Judging by past experience in other industries, that cost element should have knocked all the domestic players out of the market completely. With the exception of Sheffield Foods, it has. How does it stay in business?
“Polish peeling is excellent – there’s no doubt about it. They peel the onions dry and they have a really firm texture. But peeling and delivery are five days apart,” he explained. “Our onions run on a 24-hour cycle. When it comes to brining and flavour that gives us the advantage. Poland has a 10-year plan to get wages up to average European levels and we’re already seeing an impact. IKEA and a large auto manufacturer have established plants near the main Polish processing entity and people are beginning to move. They will have to streamline their operations and probably have to move to burn-peeling, like we do, and that will have an impact on their suitability for brining following long distance travel. Under our system, onions really have to go into the pickling solution – brine with added acids – the same day. If you do that 1000 miles away, costs go up: it’s expensive to move water across those distances.”

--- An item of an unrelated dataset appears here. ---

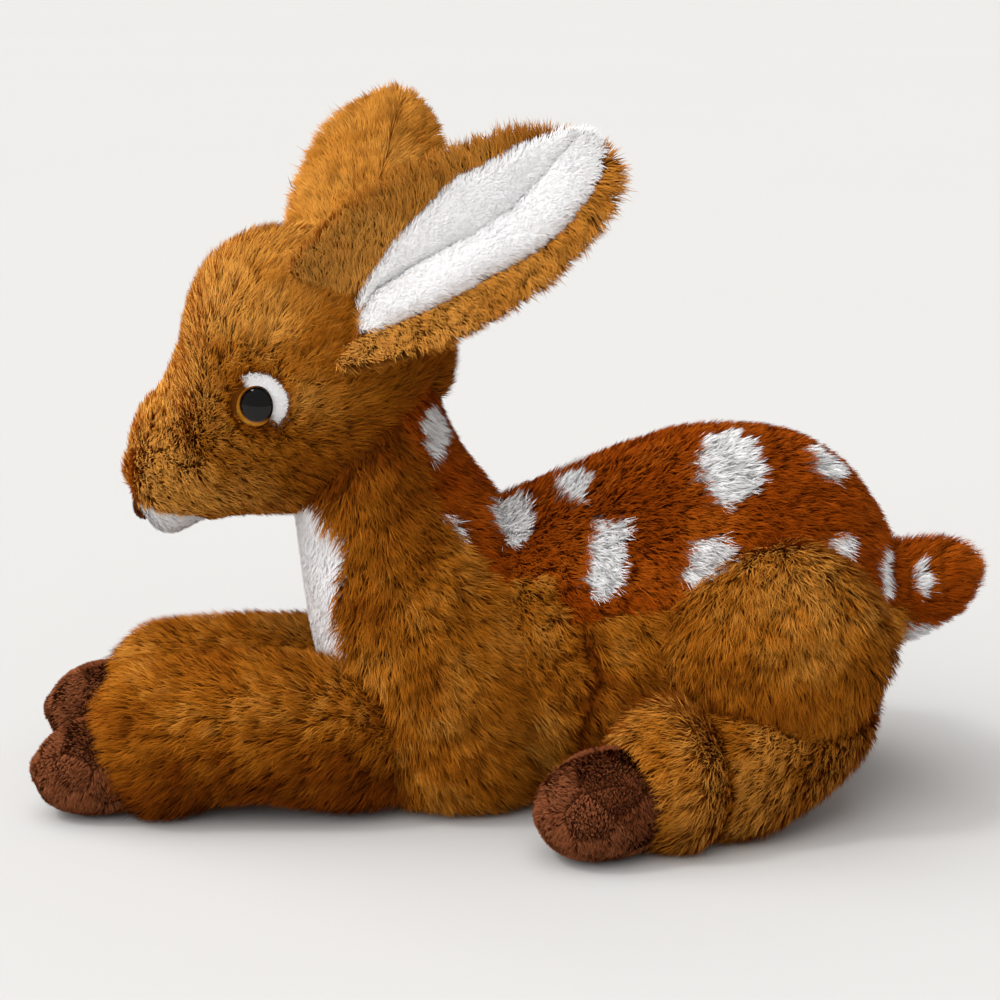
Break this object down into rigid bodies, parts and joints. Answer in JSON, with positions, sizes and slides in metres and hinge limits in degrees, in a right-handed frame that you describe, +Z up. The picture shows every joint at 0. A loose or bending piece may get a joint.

Sheffield Foods is vigorously and regularly audited by both its customers and the authorities to ensure its procedures meet the highest standards. There are language issues in the labour pool: each sign and every written piece of material is presented in five languages, including English. The company has invested in its biggest asset – its people – and isn’t waiting for market forces to move in its favour. The machine that can undertake profile and specialist cutting hasn’t been invented yet, so demand for Sheffield’s products and skills is growing. For instance, uniquely we can create a perfect beetroot wedge with no fragments which can enhance the appearance of a retail pack.
“All the years I’ve been in this business, the traditional market has been in a gradual decline. Recently, it seems to have flattened out and is showing some growth,” Ellis said. “The prepared food sector is growing fast as our eating habits change, and there’s an increasing demand for hand-profiling, which we’re already doing with beetroots, capsicums and other vegetables.”